Many parents also struggle with the idea of “making children work.” However, chores are a chance for kids to learn valuable skills. They really do help with physical coordination, mental planning, multitasking, and responsibility. Sending them out into an adult world with absolutely no skills and no sense of duty isn’t healthy for them or beneficial. You’re not punishing or using your child as labor. You’re teaching them to play their part and give their best to the whole to keep the community working at max efficiency. They have a role to play in the home and in the community at large, and it’s never too early to learn!

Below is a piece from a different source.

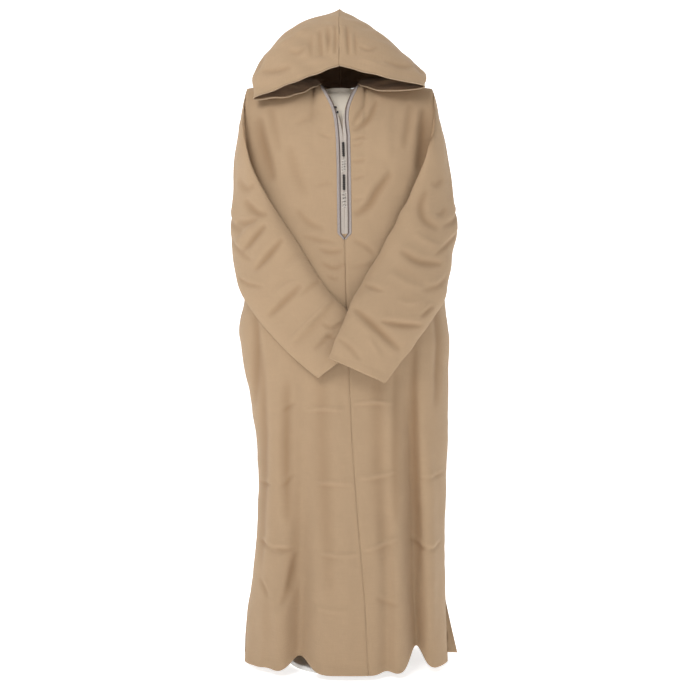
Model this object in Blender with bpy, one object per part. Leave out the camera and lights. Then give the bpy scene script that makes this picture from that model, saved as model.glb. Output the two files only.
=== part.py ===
"""A hooded djellaba filled out by a limbless dress form, its empty sleeves crossed in front.

Metres, +Z up, front towards -Y. The origin is the centre of the base's underside, on the floor.
"""

from math import pi

import bmesh
import bpy
import numpy as np

# Cloth and seams
CLOTH = 0.0020
SLEEVE_CLOTH = 0.0015
SEAM_HALF_GAP = 0.0003
LAYER_GAP = 0.0006

# Heights of the body
HEM = 0.012
SLIT_TOP = 0.150
PLACKET_TOP = 1.244
UNDERARM = 1.117
ARMHOLE_TOP = 1.378
SHOULDER_NECK = 1.394
NECK_FRONT = 1.372

# Widths and depths
ARMHOLE_X = 0.2265
ARMHOLE_LEAN = -0.0045
ARMHOLE_DEPTH = 0.062
ARMHOLE_GAP = 0.0018
NECK_RADIUS = 0.058
NECK_V_HALF = 0.041
NECK_DROP_MARGIN = 0.012
NECK_BOW = 1.9
SLIT_OPENING = 0.012
SLIT_LEAN = 0.6
BACK_FLARE = 0.026
ROUNDNESS = 2.9

# Outlines: (height, value) pairs, joined by smooth curves
LEFT_SIDE = [(0.012, -0.230), (0.10, -0.224), (0.23, -0.206), (0.56, -0.203), (0.65, -0.217),
             (0.72, -0.231), (0.80, -0.240), (0.87, -0.229), (0.97, -0.227), (1.117, -0.231), (1.40, -0.222)]
RIGHT_SIDE = [(0.012, 0.262), (0.10, 0.257), (0.23, 0.253), (0.56, 0.260), (0.70, 0.262),
              (0.775, 0.264), (0.85, 0.255), (0.95, 0.243), (1.117, 0.231), (1.40, 0.222)]
CENTRE_SEAM = [(0.012, 0.067), (0.18, 0.058), (0.36, 0.043), (0.565, 0.029), (0.68, 0.024),
               (1.0, 0.013), (1.244, 0.0085), (1.40, 0.0)]
FRONT_DEPTH = [(0.012, 0.165), (0.25, 0.158), (0.60, 0.148), (0.80, 0.142), (0.95, 0.133),
               (1.117, 0.122), (1.25, 0.114), (1.40, 0.100)]
BACK_DEPTH = [(0.012, 0.165), (0.25, 0.155), (0.60, 0.142), (0.80, 0.132), (0.95, 0.122),
              (1.117, 0.116), (1.25, 0.112), (1.40, 0.100)]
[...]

That’s it, guys! There’s your ultimate list of age-appropriate chores. Grab a few of these, and start a chore chart for your crew! Running a household is difficult. It takes a lot of work, and everybody has to play their part for it to run with ease. Get the kiddos on board early. Create good habits, and every chance you get, make it fun!
For more ideas on getting your kids to cooperate with chores, check out “11 Ways to Make Chores Fun!”
As we’ve discussed, daily tasks are a great way to teach life skills. Take a look at “24 Life Skills to Teach Kids (And Fun Ways to Teach Them!)”
Frequently Asked Questions
Teenagers should have chores if for no other reason than to learn life skills. At 18, they’ll soon be on their own, and the skills they learn by caring for the home and family will come in handy!